Girardi had shown faith and loyalty to Jones by having him in the starting lineup in the first place; this was his payback.
And on to the ugly: After eight innings, with Nova still in command and having thrown only 105 pitches, the manager decided to go to Luis Ayala, a reliever he had only the day before anointed his "eighth-inning guy" on nights when David Robertson was not available.
And yet, Girardi's faith in Eighth-Inning Guy Ayala lasted all of four pitches, or as long as it took for him to surrender a leadoff single to Phillips.
Then, he went to Boone Logan, the lefty who can't get out lefties, to face Joey Votto, the reigning NL MVP. In what was probably the least damaging result possible, Logan hit Votto in the back with his first pitch.
That was it for him.
Now, Girardi had to go to Mariano Rivera, who was probably dozing off in the bullpen or maybe fishing in the Ohio River just behind the ballpark. Sorry, the Ball Park.
Mo wound up allowing both inherited runners to score, and suddenly, the tying run, in the person of Edgar Renteria, with a career .333 batting average against Rivera, was at the plate. Luckily for all concerned, Mo struck him out to end the game and preserve what should have been a neat and tidy victory.
Afterward, Girardi had smooth explanations for all of his ninth-inning machinations.
There was no way Nova was coming back out for the ninth, he said. Ayala would have remained in the game to face Votto and Jay Bruce, another lefty, if he had retired Phillips. After Phillips singled, he thought it was time to give Logan, who had not pitched in five days, some work. But after one pitch, Girardi decided he'd had enough work. At that point, with the tying run on-deck, it was Mo Time.
The whole thing was unnecessary and, in a way, unnerving.
And it detracted from a superior effort by Nova, who not long ago was said to be fighting to hold onto his spot in the rotation.
But Monday night, spotted to a 4-0 lead in the first inning by his teammates against starter Travis Wood, Nova seemed to grow as the game progressed.
His finest moment might have come in the first inning, when after allowing singles to the first two batters, Nova crossed up Votto with a 1-0 changeup and got huge double play.
"That was a huge at-bat in the game," Girardi said.
After that, Nova allowed just a single to Paul Janish in the fifth, a single to pinch-hitter Fred Lewis with two out in the eighth, and one other baserunner when Drew Stubbs reached on a wild pitch after striking out on a curveball that dove into the dirt.
"Today I used my changeup a lot because I know they have a lot of power hitters and you don't want to let them hit your fastball," Nova (7-4, 4.13) said. "That's why in the bullpen I was just thinking, throw the ball down, down, keep it down all the time. I bounce them, that's how they miss, you know?"

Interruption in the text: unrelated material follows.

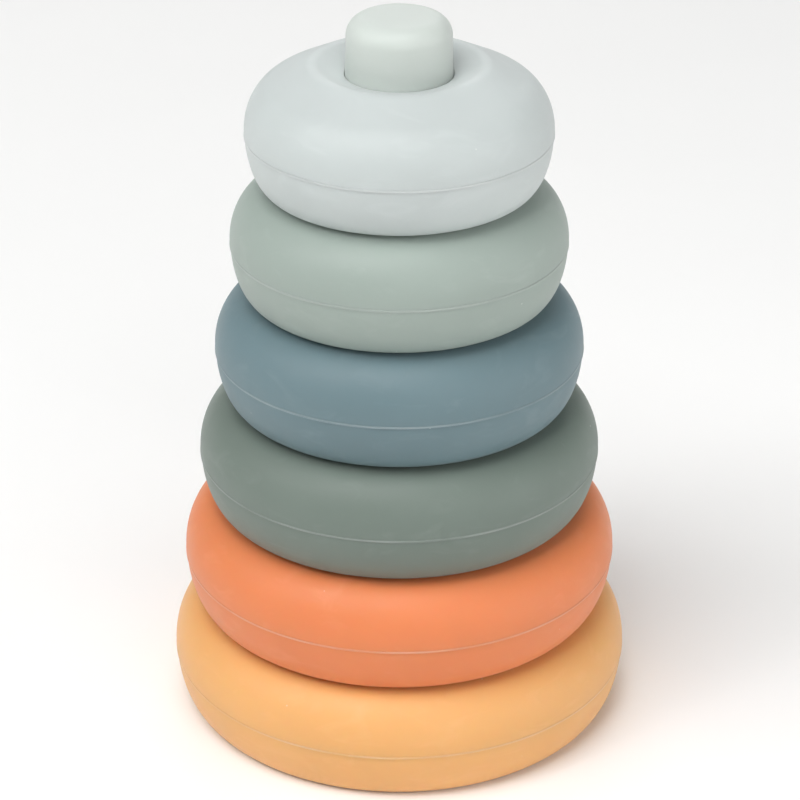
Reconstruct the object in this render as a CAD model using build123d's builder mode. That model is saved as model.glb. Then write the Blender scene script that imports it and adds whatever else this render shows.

From the second to the eighth inning, 18 of the 21 outs were either strikeouts or groundouts. And when Girardi told Nova he was through for the night, this was his reaction: "Why are you taking me out? I think I can go one more."
The manager didn't think so, and his team nearly paid the price.
On offense, the Yankees got five hits in the first inning, including an RBI single by Alex Rodriguez and an RBI double by Robinson Cano. They didn't get another run until the eighth, and that was without a hit, when Curtis Granderson walked, stole second, went to third when the throw got by Janish and went into center, and scored on a wild pitch.
In between, they managed just three hits. One of them, a fourth inning single by Eduardo Nunez, was quickly erased when Nunez got himself picked off first base.
In all, it was a game that insured no worse than a .500 road trip and held out the promise of much better with two more games left in Cincinnati.
But it was also the kind of game that reminded you of something that happened to the Yankees a lot last year. On certain nights, even when the machine isn't broke, the manager can't help but try to fix it.
Rodriguez had two hits, an RBI and scored a run. Afterward, Girardi, although continuing to maintain that A-Rod is not injured, described his third baseman as "beat up," a characterization Rodriguez did not deny. "I'm OK, just OK," he said. "Nothing north of that, that's for sure. But we're thin as it is, and I'm good enough to play." Girardi said A-Rod might be given a day off on Wednesday. ... Despite his assurance that Jones' ankle was OK, Girardi replaced him in left-field with Gardner in the seventh inning. ... Cano's double extended his hitting streak to nine games. ... The only downside to Nova's effort were his three at-bats, the first of his major league career and first, he said, since he was 14 years old. He struck out three times, including bunting foul with two strikes, and generally looked like a man trying to kill wasps with a shovel. "The guy was throwing 90, 91, and I was like, 'What the hell, man? Throw 85.' But it was fun." ... Converted outfielder Brian Gordon, who pitched well in his Yankee -- and major league -- debut as a starter last week in the Bronx, gets his second start Tuesday night against RHP Johnny Cueto (4-2, 1.68) Tuesday night. Cueto was supposed to start Monday but was scratched with a stiff neck. First pitch is at 7:10 p.m. ET.